Accelerating Carbon Capture and Removal Technologies

In addition to full-scale mitigation efforts – including accelerated deployment of clean energy, ending deforestation, and cutting non-CO2 emissions – keeping a 1.5 °C warming limit within reach will require responsible deployment of carbon capture, utilization, and storage (CCUS) and carbon dioxide removal (CDR) technologies.  CCUS has a critical role to play in decarbonizing the global economy, particularly the industrial sector, where process emissions are more difficult to address.  Combating climate change will also require addressing legacy emissions and removing CO2 from the ambient air, through CDR.  The IEA estimates that roughly 1.2 Gt of CCUS and CDR will be needed by 2030 to limit warming to 1.5°C.  If global temperature rise exceeds 1.5°C, the use of CDR to remove COfrom the atmosphere will be necessary to return global temperatures to 1.5 °C by the end of the century. 

Dealing with Emissions that Can’t Otherwise be Avoided

To accelerate these critical technologies, the Inflation Reduction Act provides tax credits of $85 per tonne of CO2 captured and stored and $180 for every tonne of CO2 removed through direct air capture and permanently stored.  In addition, President Biden’s Bipartisan Infrastructure Law included over $12 billion in investments in next-generation carbon capture, direct air capture, integrated CCUS demonstrations, and industrial emissions reduction demonstration projects, as well as CO2 transport and storage infrastructure.

To build on these efforts, the President will invite other countries to join the Carbon Management Challenge, with the aim of unveiling at COP 28 a suite of concrete announcements and goals that will accelerate CCUS and CDR internationally.

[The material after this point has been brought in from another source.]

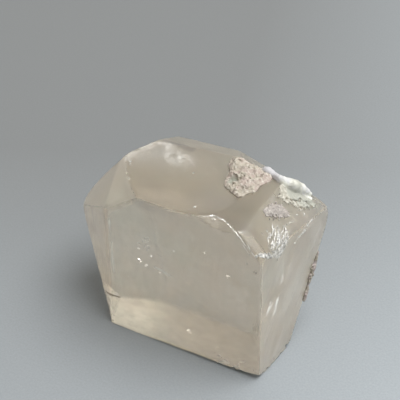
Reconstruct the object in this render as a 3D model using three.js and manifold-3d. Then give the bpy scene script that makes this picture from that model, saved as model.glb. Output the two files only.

Throughout Earth Week, President Biden, Vice President Harris and other Cabinet-level officials held events and announcing commitments focused on how the President’s Investing in America agenda is powering an American manufacturing and clean energy boom, lowering prices, creating good-paying jobs in clean energy industries, meeting our climate goals, and advancing environmental justice and conservation.